Ninth Circuit Reverses Madrid V. Gomez, Adopts Martin v. Hadix

By Matthew T. Clarke

The Ninth Circuit has ruled that the Prison Litigation Reform Act (PLRA) attorney fees caps do not apply to work performed prior to the enactment of the PLRA, but it does apply to work performed after the enactment date.

This case involves a class-action suit by California state prisoners in Pelican Bay State Prison. After successfully suing prison officials in federal court over unconstitutional prison conditions, the plaintiffs' class counsel requested an award of attorney fees for past work and anticipated future work during the remedial phase. The district court granted the request, splitting the award up into two orders - one covering work performed prior to the enactment of the attorney fees cap in the PLRA and one covering work performed after the enactment date. Both orders were signed after the enactment date. Neither order applied the attorney fees cap. The district court reasoned that to apply the attorney fees cap to an already pending case would have a retroactive effect. The defendants appealed.

The Ninth Circuit court of appeals initially ruled that the PLRA applied to all attorney fees awarded after its enactment, regardless of when the work was performed, reversing the district court. Madrid v. Gomez, 150 F.3d 1030 (1998). Later, the Ninth Circuit panel withdrew its initial opinion and issued a new opinion.

In the new opinion, the panel acknowledged that the Supreme Court recently decided a case that was on point with this one. In that case, Martin v. Hadix, 119 S.Ct. 1998 (1999) [PLN, Oct. 1999], the Supreme Court held that the PLRA attorney fees cap applied to work performed after its enactment, but did not apply to work performed prior to its enactment regardless of when the attorney fees award order was signed. Therefore, the district court was correct in not applying the attorney fees cap to work performed prior to the PLRA's enactment, but incorrect in failing to apply it to the work performed after enactment.

The prisoners argued that the attorney fees cap violated the equal protection component of the Fifth Amendment. The Ninth Circuit admitted that the statute might be considered unconstitutional if subjected to strict scrutiny and the prisoners argued that strict scrutiny was appropriate because the statute burdened a fundamental right that of access to courts. However, the Ninth Circuit held that "a prisoner has no right to a high-priced attorney," and that the "PLRA does not restrict access to the courts; at most, it restricts access to the most sought-after counsel who insist on their going rate for representation."

The Ninth Circuit came to this inane conclusion by comparing the $125 per hour allowed defense attorneys in capital cases with the $305 awarded by the court in this case. However, this overlooks a fundamental difference between criminal and civil litigation. Win or lose, live or die, capital defense counsel will be paid.
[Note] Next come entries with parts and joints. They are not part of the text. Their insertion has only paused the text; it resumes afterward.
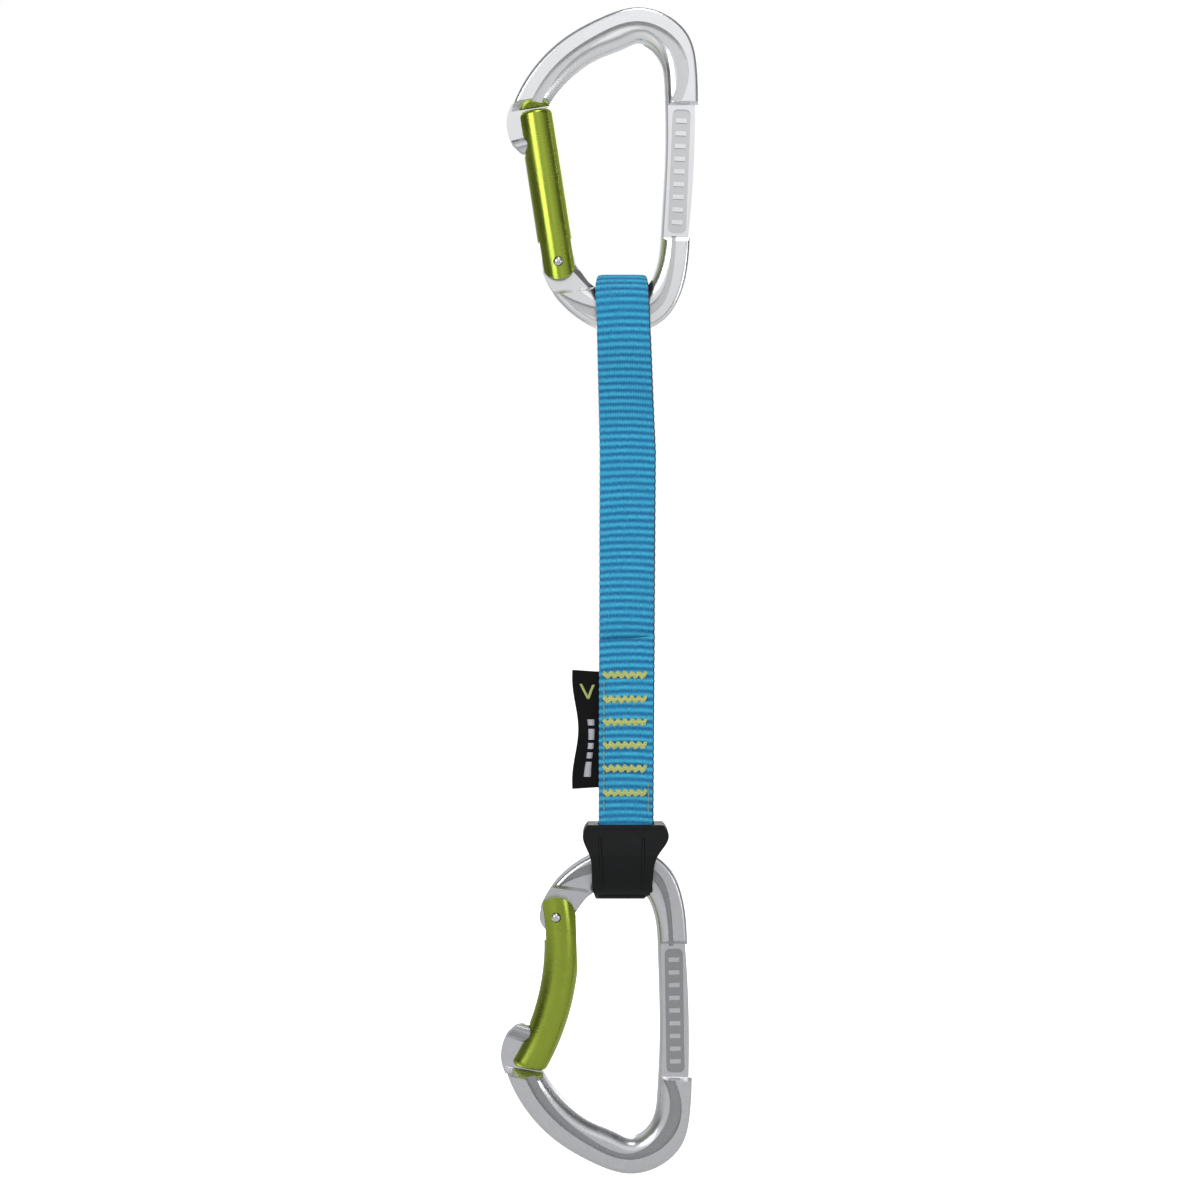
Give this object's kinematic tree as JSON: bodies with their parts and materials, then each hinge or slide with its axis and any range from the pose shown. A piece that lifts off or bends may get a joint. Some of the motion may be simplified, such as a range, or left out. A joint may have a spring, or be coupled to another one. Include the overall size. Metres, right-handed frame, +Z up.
{
  "type": "climbing quickdraw",
  "caption": "Two sprung-gate carabiners joined by a sewn flat sling, the lower one held by a rubber keeper, for clipping a rope to a bolt.",
  "frame": {"origin": "inner apex of the upper carabiner, where it hangs on a bolt hanger, at mid-thickness", "axes": "+Z up along the quickdraw, +X from the gates towards the spines, Y through the thickness"},
  "size_m": [0.0591, 0.0218, 0.3486],
  "materials": {
    "top_aluminium": "polished bright",
    "bottom_aluminium": "satin grey",
    "gate_anodised": "yellow-green anodised",
    "steel": "plain",
    "webbing": "ribbed polyamide webbing",
    "thread": "bonded thread",
    "seam_thread": "bonded thread",
    "tag": "woven",
    "keeper_rubber": "moulded, slightly glossy"
  },
  "bodies": {
    "top_carabiner": {"top_body": "top_aluminium"},
    "top_gate": {"top_gate": "gate_anodised", "top_rivet": "steel", "top_spring": "steel"},
    "top_plunger": {"top_plunger": "steel"},
    "sling": {"webbing": "webbing", "bartack_1": "thread", "bartack_2": "thread", "bartack_3": "thread", "bartack_4": "thread", "bartack_5": "thread", "bartack_6": "thread", "seam_left": "seam_thread", "seam_right": "seam_thread", "woven_tag": "tag", "keeper": "keeper_rubber"},
    "bottom_carabiner": {"bottom_body": "bottom_aluminium"},
    "bottom_gate": {"bottom_gate": "gate_anodised", "bottom_rivet": "steel", "bottom_spring": "steel"},
    "bottom_plunger": {"bottom_plunger": "steel"}
  },
  "joints": [
    {"name": "top_gate_hinge", "type": "hinge", "parent": "top_carabiner", "child": "top_gate", "pos_m": [-0.02445, 0, -0.0657], "axis": [0, 1, 0], "range_deg": [0, 32], "stiffness_Nm_per_rad": 0.3, "springref_deg": -28.65},
    {"name": "top_plunger_slide", "type": "slide", "parent": "top_gate", "child": "top_plunger", "axis": [-0.153, 0, 0.9882], "range_m": [0, 0.0014], "deforming": ["top_spring"]},
    {"name": "sling_swing", "type": "hinge", "parent": "top_carabiner", "child": "sling", "pos_m": [-0.0042, 0, -0.08], "axis": [1, 0, 0], "range_deg": [-150, 150]},
    {"name": "keeper_flex", "type": "hinge", "parent": "sling", "child": "bottom_carabiner", "pos_m": [-0.0042, 0, -0.2463], "axis": [1, 0, 0], "range_deg": [-12, 12], "stiffness_Nm_per_rad": 0.15},
    {"name": "bottom_gate_hinge", "type": "hinge", "parent": "bottom_carabiner", "child": "bottom_gate", "pos_m": [-0.02512, 0, -0.26158], "axis": [0, -1, 0], "range_deg": [0, 30], "stiffness_Nm_per_rad": 0.3, "springref_deg": -28.65},
    {"name": "bottom_plunger_slide", "type": "slide", "parent": "bottom_gate", "child": "bottom_plunger", "axis": [0.0262, 0, -0.9997], "range_m": [0, 0.0014], "deforming": ["bottom_spring"]}
  ],
  "couplings": [
    {"joint": "top_plunger_slide", "follows": "top_gate_hinge", "m_per_rad": 0.0023097},
    {"joint": "bottom_plunger_slide", "follows": "bottom_gate_hinge", "m_per_rad": 0.0024637}
  ]
}
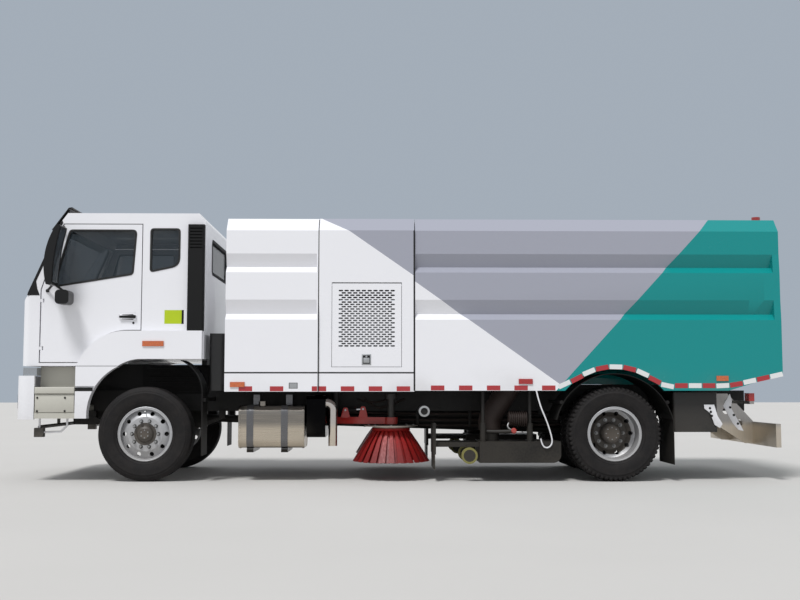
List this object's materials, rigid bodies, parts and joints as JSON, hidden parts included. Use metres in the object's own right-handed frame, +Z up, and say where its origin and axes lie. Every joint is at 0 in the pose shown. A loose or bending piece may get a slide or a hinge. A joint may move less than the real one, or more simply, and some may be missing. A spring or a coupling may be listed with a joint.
{
  "type": "street sweeper truck",
  "caption": "Cab-over street sweeper truck with tipping hopper, suction nozzles and swinging side brushes.",
  "frame": {"origin": "on the ground under the middle of the truck", "axes": "+X forwards, +Y to the truck's left, +Z up"},
  "size_m": [8.5, 2.96, 3.0598],
  "materials": {
    "white_paint": "gloss paint",
    "body_paint": "gloss paint in white, grey and green",
    "frame_paint": "chassis paint",
    "grey_plastic": "moulded",
    "black_plastic": "moulded",
    "aluminium": "mill finish",
    "steel": "worn steel",
    "rim_paint": "silver paint",
    "tyre": "rubber",
    "glass": "tinted",
    "lamp": "lens",
    "red_paint": "gloss paint",
    "bristle": "plastic bristles",
    "seat_cloth": "woven"
  },
  "bodies": {
    "chassis": {"frame_rails": "frame_paint", "subframe": "frame_paint", "front_axle": "frame_paint", "rear_axle": "frame_paint", "leaf_springs": "frame_paint", "engine_block": "frame_paint", "fuel_tank": "aluminium", "side_boxes": "black_plastic", "silencer": "steel", "bumper": "white_paint", "lamps": "lamp", "steps": "grey_plastic", "fender_legs": "white_paint", "front_mudguards": "black_plastic", "rear_mudguards": "black_plastic", "water_tank": "body_paint", "engine_bay": "body_paint", "fan_engine": "steel", "underrun_guard": "white_paint", "suction_tubes": "grey_plastic", "water_pipes": "steel"},
    "cab": {"cab_shell": "white_paint", "cab_glass": "glass", "sun_visor": "black_plastic", "dashboard": "grey_plastic", "seats": "seat_cloth", "air_intake": "black_plastic", "cab_lamps": "lamp"},
    "left_door": {"door_left": "white_paint", "door_glass_left": "glass", "mirror_left": "black_plastic"},
    "right_door": {"door_right": "white_paint", "door_glass_right": "glass", "mirror_right": "black_plastic"},
    "hopper": {"hopper_shell": "body_paint", "hopper_lamps": "lamp"},
    "tailgate": {"rear_door": "body_paint"},
    "barrel": {"tip_barrel": "steel"},
    "rod": {"tip_rod": "steel"},
    "left_lid": {"lid_left": "body_paint"},
    "right_lid": {"lid_right": "body_paint"},
    "left_knuckle": {"knuckle_left": "frame_paint"},
    "right_knuckle": {"knuckle_right": "frame_paint"},
    "front_left_wheel": {"tyre_front_left": "tyre", "rim_front_left": "rim_paint"},
    "front_right_wheel": {"tyre_front_right": "tyre", "rim_front_right": "rim_paint"},
    "rear_left_wheels": {"tyres_rear_left": "tyre", "rim_rear_left": "rim_paint"},
    "rear_right_wheels": {"tyres_rear_right": "tyre", "rim_rear_right": "rim_paint"},
    "left_arm": {"brush_arm_left": "red_paint"},
    "right_arm": {"brush_arm_right": "red_paint"},
    "left_head": {"brush_head_left": "red_paint"},
    "right_head": {"brush_head_right": "red_paint"},
    "left_brush": {"brush_left": "bristle"},
    "right_brush": {"brush_right": "bristle"},
    "left_nozzle": {"nozzle_left": "steel"},
    "right_nozzle": {"nozzle_right": "steel"}
  },
  "joints": [
    {"name": "cab_tilt", "type": "hinge", "parent": "chassis", "child": "cab", "pos_m": [4.13, 0, 0.9], "axis": [0, 1, 0], "range_deg": [0, 45]},
    {"name": "left_door_hinge", "type": "hinge", "parent": "cab", "child": "left_door", "pos_m": [3.992, 1.141, 1.8], "axis": [0, 0, -1], "range_deg": [0, 70]},
    {"name": "right_door_hinge", "type": "hinge", "parent": "cab", "child": "right_door", "pos_m": [3.992, -1.141, 1.8], "axis": [0, 0, 1], "range_deg": [0, 70]},
    {"name": "steer_left", "type": "hinge", "parent": "chassis", "child": "left_knuckle", "pos_m": [2.83, 0.86, 0.522], "axis": [0, 0, 1], "range_deg": [-35, 35]},
    {"name": "steer_right", "type": "hinge", "parent": "chassis", "child": "right_knuckle", "pos_m": [2.83, -0.86, 0.522], "axis": [0, 0, 1], "range_deg": [-35, 35]},
    {"name": "front_left_roll", "type": "hinge", "parent": "left_knuckle", "child": "front_left_wheel", "pos_m": [2.83, 1.015, 0.522], "axis": [0, 1, 0], "continuous": true},
    {"name": "front_right_roll", "type": "hinge", "parent": "right_knuckle", "child": "front_right_wheel", "pos_m": [2.83, -1.015, 0.522], "axis": [0, 1, 0], "continuous": true},
    {"name": "rear_left_roll", "type": "hinge", "parent": "chassis", "child": "rear_left_wheels", "pos_m": [-2.37, 0.93, 0.522], "axis": [0, 1, 0], "continuous": true},
    {"name": "rear_right_roll", "type": "hinge", "parent": "chassis", "child": "rear_right_wheels", "pos_m": [-2.37, -0.93, 0.522], "axis": [0, 1, 0], "continuous": true},
    {"name": "hopper_tip", "type": "hinge", "parent": "chassis", "child": "hopper", "pos_m": [-3.75, 0, 1.06], "axis": [0, -1, 0], "range_deg": [0, 45]},
    {"name": "tailgate_lift", "type": "hinge", "parent": "hopper", "child": "tailgate", "pos_m": [-4.22, 0, 2.75], "axis": [0, 1, 0], "range_deg": [0, 80]},
    {"name": "barrel_swing", "type": "hinge", "parent": "chassis", "child": "barrel", "pos_m": [-2.6, 0, 0.85], "axis": [0, -1, 0], "range_deg": [0, 62.81]},
    {"name": "rod_slide", "type": "slide", "parent": "barrel", "child": "rod", "axis": [0.9578, 0, 0.2873], "range_m": [0, 0.7727]},
    {"name": "left_lid_hinge", "type": "hinge", "parent": "chassis", "child": "left_lid", "pos_m": [0.3795, 1.2225, 2.17], "axis": [1, 0, 0], "range_deg": [0, 80]},
    {"name": "right_lid_hinge", "type": "hinge", "parent": "chassis", "child": "right_lid", "pos_m": [0.3795, -1.2225, 2.17], "axis": [-1, 0, 0], "range_deg": [0, 80]},
    {"name": "left_arm_swing", "type": "hinge", "parent": "chassis", "child": "left_arm", "pos_m": [0.75, 0.6, 0.66], "axis": [0, 0, -1], "range_deg": [0, 25]},
    {"name": "right_arm_swing", "type": "hinge", "parent": "chassis", "child": "right_arm", "pos_m": [0.75, -0.6, 0.66], "axis": [0, 0, 1], "range_deg": [0, 25]},
    {"name": "left_head_lower", "type": "slide", "parent": "left_arm", "child": "left_head", "axis": [0, 0, -1], "range_m": [0, 0.18]},
    {"name": "right_head_lower", "type": "slide", "parent": "right_arm", "child": "right_head", "axis": [0, 0, -1], "range_m": [0, 0.18]},
    {"name": "left_brush_spin", "type": "hinge", "parent": "left_head", "child": "left_brush", "pos_m": [0.104, 0.79, 0.5], "axis": [0, 0, 1], "continuous": true},
    {"name": "right_brush_spin", "type": "hinge", "parent": "right_head", "child": "right_brush", "pos_m": [0.104, -0.79, 0.5], "axis": [0, 0, 1], "continuous": true},
    {"name": "left_nozzle_lower", "type": "slide", "parent": "chassis", "child": "left_nozzle", "axis": [0, 0, -1], "range_m": [0, 0.12]},
    {"name": "right_nozzle_lower", "type": "slide", "parent": "chassis", "child": "right_nozzle", "axis": [0, 0, -1], "range_m": [0, 0.12]}
  ],
  "couplings": [
    {"joint": "steer_right", "follows": "steer_left", "ratio": 1},
    {"joint": "barrel_swing", "follows": "hopper_tip", "ratio": 1.3913},
    {"joint": "rod_slide", "follows": "hopper_tip", "m_per_rad": 0.98134}
  ]
}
The attorney's fortune is not tied to that of the client. The opposite is true in traditional civil litigation. To be awarded attorney's fees, you must win the case. If you lose, you may even be stuck with paying your opponent's attorney fees. Thus, a law firm which wins half of its cases (which is not a bad percentage in prisoner litigation) is paid only half the time. This alone justifies higher fees, without even mentioning the fact that court-appointed defense attorneys are notoriously poorly compensated and often do a correspondingly poor job. Thus, the attorney fees cap does not merely separate prisoners from high-priced attorneys, it separates them from all attorneys who cannot afford to practice for free.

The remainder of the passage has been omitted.